Even so, Smith argues that the Court should exclude his statements for three reasons. First, Smith contends that he never waived his Miranda rights. Second, Smith maintains that investigators coerced him into making incriminating statements by “preying” on his concern for his pregnant girlfriend. Third, and finally, Smith argues that he affirmatively asserted his right to remain silent when he refused to sign the Miranda waiver form. The Court takes each argument in turn.
A. Smith Implicitly Waived His Miranda Rights.
A suspect can waive his Miranda rights in one of two ways: expressly or implicitly. Berghuis v. Thompkins, 560 U.S. 370, 384 (2010). The prosecutor bears the burden to establish either type of wavier by a preponderance of the evidence. Colorado v. Connelly, 479 U.S. 157, 168 (1986). Neither party disputes that Smith did not expressly waive his rights either verbally or in writing. Specifically, Smith did not sign the Miranda form at the start of the interview and never affirmatively declared that he intended to waive his Miranda rights. Those facts, however, are not “fatal” to the government's waiver argument, because there is still the possibility that Smith implicitly waived his Miranda rights. United States v. Kaufman, 92 Fed.Appx. 253, 256 (6th Cir. 2004).
A wavier, whether explicit or implicit, requires the intentional relinquishment of a known right.
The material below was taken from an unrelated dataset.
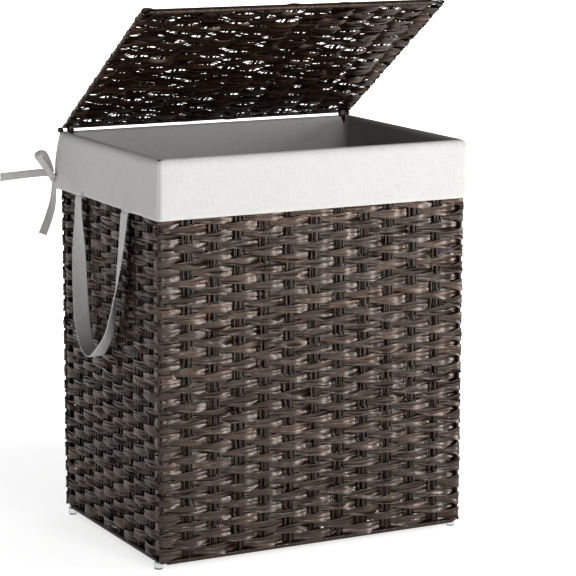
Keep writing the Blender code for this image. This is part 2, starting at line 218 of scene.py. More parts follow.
# The woven fields. Bundles of three flat plastic strands run across each frame, over one
# stake and behind the next, and turn round its side rails. Row follows row with the crossings
# shifted by one stake, so each bundle bulges where it passes over and narrows where it dives.
RAIL = 0.0025  # radius of a frame's wire
ROW = 0.0117  # from one bundle to the next
CREST = 0.0027  # how far a bundle's middle rises over a stake
STRAND = 0.0006  # half of a strand's thickness at its ridge
STEPS = 8  # lengths of a strand from one stake to the next
TURN = 4  # lengths round a side rail
FULL = 0.0115  # half of a bundle's height where it fills its row
PROUD = 0.0046  # how far a strand may stand from the middle of its panel
STAKE_STRAND = 0.0009  # half of the thickness of a strand that runs down a stake
LANES = (-0.0066, -0.0022, 0.0024, 0.0068)  # those strands' places beside the stake's wire
STAKES, SIDE_STAKES = 11, 8  # on a panel as wide as the front, and on a side wall
DIVES = (0.00, 0.10, 0.16, 0.30, 0.50, 0.68, 0.80, 0.88, 1.00)  # along one bundle's wave
SWELLS = (5.2, 3.4, 2.9, 4.4, 5.8, 6.8, 6.8, 6.2, 5.2)  # half of its height there, mm


def flat_rod(name, lengths, creased):
    """A four-sided rod, ridged like a folded strand, cut along its length."""
    bare()
    bpy.ops.mesh.primitive_cylinder_add(
        vertices=4, radius=1, depth=1, end_fill_type="NGON", rotation=(0, math.pi / 2, 0)
    )
    bpy.ops.object.transform_apply(location=False, rotation=True, scale=False)
    rod = named(name)
    for polygon in rod.data.polygons:
        polygon.select = False
    for edge in rod.data.edges:  # only the long edges are cut
        ends = [rod.data.vertices[i].co.x for i in edge.vertices]
        edge.select = abs(ends[0] - ends[1]) > 0.5
    bpy.context.tool_settings.mesh_select_mode = (False, True, False)
    bpy.ops.object.mode_set(mode="EDIT")
    bpy.ops.mesh.subdivide(number_cuts=lengths - 1)
    bpy.ops.object.mode_set(mode="OBJECT")
    rod.data.shade_smooth()
    if creased:
        places = [vertex.co.y for vertex in rod.data.vertices]
        crease = rod.data.attributes.new("sharp_edge", "BOOLEAN", "EDGE")
        crease.data.foreach_set(
            "value", [all(abs(places[i]) > 0.9 for i in edge.vertices) for edge in rod.data.edges]
        )
    return rod


def shape_of(rod, lengths):
    """Which cut each of the rod's points lies on, and its place on the unit section."""
    points = np.empty(len(rod.data.vertices) * 3, np.float32)
    rod.data.vertices.foreach_get("co", points)
    points = points.reshape(-1, 3)
    return np.rint((points[:, 0] + 0.5) * lengths).astype(int), points[:, 1], points[:, 2]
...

Thus, to succeed on a waiver argument, the prosecution must first show that Smith “understood his Miranda rights and the consequences of waiving those rights.” Garner v. Mitchell, 557 F.3d 257, 261 (6th Cir. 2009). The government has made that showing on the record here. At the start of the interrogation, investigators read Smith the Advice of Rights form which listed his Miranda rights. (See Miranda Form, Gov't Ex. 1). Investigators then “displayed the form on the table in front of Smith to allow him the opportunity to review the rights.” (RENU Report at #168). Smith, in turn, orally “indicated that he understood the rights as presented.” (Id.). That suffices to demonstrate the “knowing” part of the waiver inquiry.
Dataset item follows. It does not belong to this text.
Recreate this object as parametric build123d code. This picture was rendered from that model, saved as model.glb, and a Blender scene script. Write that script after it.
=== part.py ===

In addition, Smith's conduct during the interrogation demonstrates that he understood his rights. For example, Smith strategically tailored his responses, or non-responses, to the investigator's questions. Smith knew when he wanted to keep silent, i.e. when investigators asked him to identify his supplier, and when he wanted to speak, i.e. when investigators asked Smith why he went to his mother's house on the morning of his arrest. This conduct, too, indicates that Smith knew he had the right to remain silent. See Garner, 557 F.3d at 265 (explaining that courts are to consider “evidence of the defendant's conduct during, and leading up to, the interrogation” when deciding whether a waiver occurred). These circumstances, especially when coupled with the steps that the investigators took to advise Smith of his rights, more than meet the government's burden of showing that he understood his rights and the consequences of waiving them.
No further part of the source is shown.